For years Dr. Leo Orris and his family would be our sanctuary, our conversations, our endless nights of discussions where themes would range from the history of SDS and SNICC to how to end the Vietnam War to health care and education and how best to achieve both. Sometimes I would fall asleep in a chair while all of these conversations would go on and on with such passion way till late into the night, and then finally Maxine the daughter would pick me up and take me to her old bedroom in the town house on 12th Street in the Village.

They never did fix the world, but they sure as heck had a fun time over semi-sec vodka martinis, trying to and most of all teaching the younger generation how important it was to want to bother to.

Leo Orris was a man who in the words of his son, Peter, "played an active role in movements for social change and progressive physicians' organizations. He was a young Zionist in high school and college and a committed socialist his entire adult life."
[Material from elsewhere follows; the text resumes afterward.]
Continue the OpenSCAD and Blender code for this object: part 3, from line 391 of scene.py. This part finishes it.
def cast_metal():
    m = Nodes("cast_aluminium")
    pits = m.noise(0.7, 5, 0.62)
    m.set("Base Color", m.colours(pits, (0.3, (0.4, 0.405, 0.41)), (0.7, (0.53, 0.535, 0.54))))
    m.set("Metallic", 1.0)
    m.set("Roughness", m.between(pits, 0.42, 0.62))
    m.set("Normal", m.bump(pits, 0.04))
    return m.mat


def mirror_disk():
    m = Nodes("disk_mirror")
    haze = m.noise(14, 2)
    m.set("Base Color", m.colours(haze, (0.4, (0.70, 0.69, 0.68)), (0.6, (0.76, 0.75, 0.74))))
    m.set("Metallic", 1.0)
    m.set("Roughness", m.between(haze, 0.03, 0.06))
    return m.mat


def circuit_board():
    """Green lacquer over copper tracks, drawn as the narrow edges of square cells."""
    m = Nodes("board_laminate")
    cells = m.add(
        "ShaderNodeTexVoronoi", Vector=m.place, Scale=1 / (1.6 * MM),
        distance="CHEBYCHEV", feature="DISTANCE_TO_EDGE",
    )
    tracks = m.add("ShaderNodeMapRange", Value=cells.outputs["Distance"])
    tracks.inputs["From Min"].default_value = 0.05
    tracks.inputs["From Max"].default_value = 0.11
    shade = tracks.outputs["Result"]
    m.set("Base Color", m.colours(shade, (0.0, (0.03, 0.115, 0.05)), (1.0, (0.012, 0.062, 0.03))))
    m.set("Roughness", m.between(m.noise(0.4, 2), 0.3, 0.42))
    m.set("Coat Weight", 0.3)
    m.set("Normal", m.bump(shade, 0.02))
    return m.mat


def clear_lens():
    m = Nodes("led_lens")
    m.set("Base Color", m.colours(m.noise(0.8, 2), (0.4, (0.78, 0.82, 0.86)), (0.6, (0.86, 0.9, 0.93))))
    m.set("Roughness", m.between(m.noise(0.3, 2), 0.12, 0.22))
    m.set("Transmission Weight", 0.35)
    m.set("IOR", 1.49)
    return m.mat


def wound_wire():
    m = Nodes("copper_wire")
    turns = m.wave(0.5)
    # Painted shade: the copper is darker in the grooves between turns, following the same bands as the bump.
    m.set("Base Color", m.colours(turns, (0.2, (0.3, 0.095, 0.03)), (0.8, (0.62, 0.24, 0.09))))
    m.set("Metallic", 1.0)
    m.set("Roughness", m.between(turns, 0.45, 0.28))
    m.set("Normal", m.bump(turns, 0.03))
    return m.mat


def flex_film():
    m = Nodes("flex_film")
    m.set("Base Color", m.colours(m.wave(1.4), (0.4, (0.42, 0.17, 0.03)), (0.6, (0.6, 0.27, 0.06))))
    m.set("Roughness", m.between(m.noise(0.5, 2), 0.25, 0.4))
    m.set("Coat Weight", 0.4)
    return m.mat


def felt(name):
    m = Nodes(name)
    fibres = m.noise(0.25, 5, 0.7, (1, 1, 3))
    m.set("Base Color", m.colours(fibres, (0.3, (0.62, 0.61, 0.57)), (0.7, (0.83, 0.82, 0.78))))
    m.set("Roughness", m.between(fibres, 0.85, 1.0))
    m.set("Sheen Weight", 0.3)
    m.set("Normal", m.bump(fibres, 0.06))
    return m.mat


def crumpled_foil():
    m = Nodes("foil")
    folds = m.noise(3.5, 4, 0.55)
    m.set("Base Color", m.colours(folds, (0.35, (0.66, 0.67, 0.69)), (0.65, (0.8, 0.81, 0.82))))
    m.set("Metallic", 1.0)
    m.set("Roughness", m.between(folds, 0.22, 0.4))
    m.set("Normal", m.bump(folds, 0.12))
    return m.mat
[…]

Leo was exactly that, committed. He was committed to his philosophical and political and social beliefs. He was a decade's long member of the Physicians Forum and a founder of the Medical Committee for Human Rights, a lifelong member of his county and, state medical societies as well as the American Medical Association. Along with 12 colleagues in 1963, he participated in the historic picket of the American Medical Association demanding the integration of their southern state societies. In the obituary that his son sent to the New York Times (one of Leo's daily reads) and that the paper decided not to publish, Peter stated that "From his first trip to the Island of Cuba in 1960 he maintained his friendship and support for the independence of the people of this embattled island. He admired the progress in health care, education, and living standards that were achieved by the revolutionary government in the 1960's and spoke out for normalization of relations between the US and Cuba for more than 40 years."

This doctor, the same man who held a number of academic appointments at New York University and Mt. Sinai School of Medicine, retiring in 1988 after more than 10 years as the Director of Dermatology at Beth Israel Medical Center, had a concept that was indoctrinated into his children; he would always say, "doctors don't retire." For him his profession went well and above the call of duty, his humanity was unabashed, he felt for peoples all over and believed wholeheartedly that his role in life should be to help others and heal on all levels. Leo was proud of the President that got elected last November in the United States, he was proud because he had the hope that this young, smart, spunky, man would understand as he did that a better world is possible, and had the hope that this president could help the United States take further steps in making that world happen.

He had the optimism that with unity and better understanding and learning from the experience of others many issues could be resolved. I do hope that some day soon, his dream will come true, and I will join in the rest of the family and whisper into the wind over the Long Island Sound, "Papa, we did it!"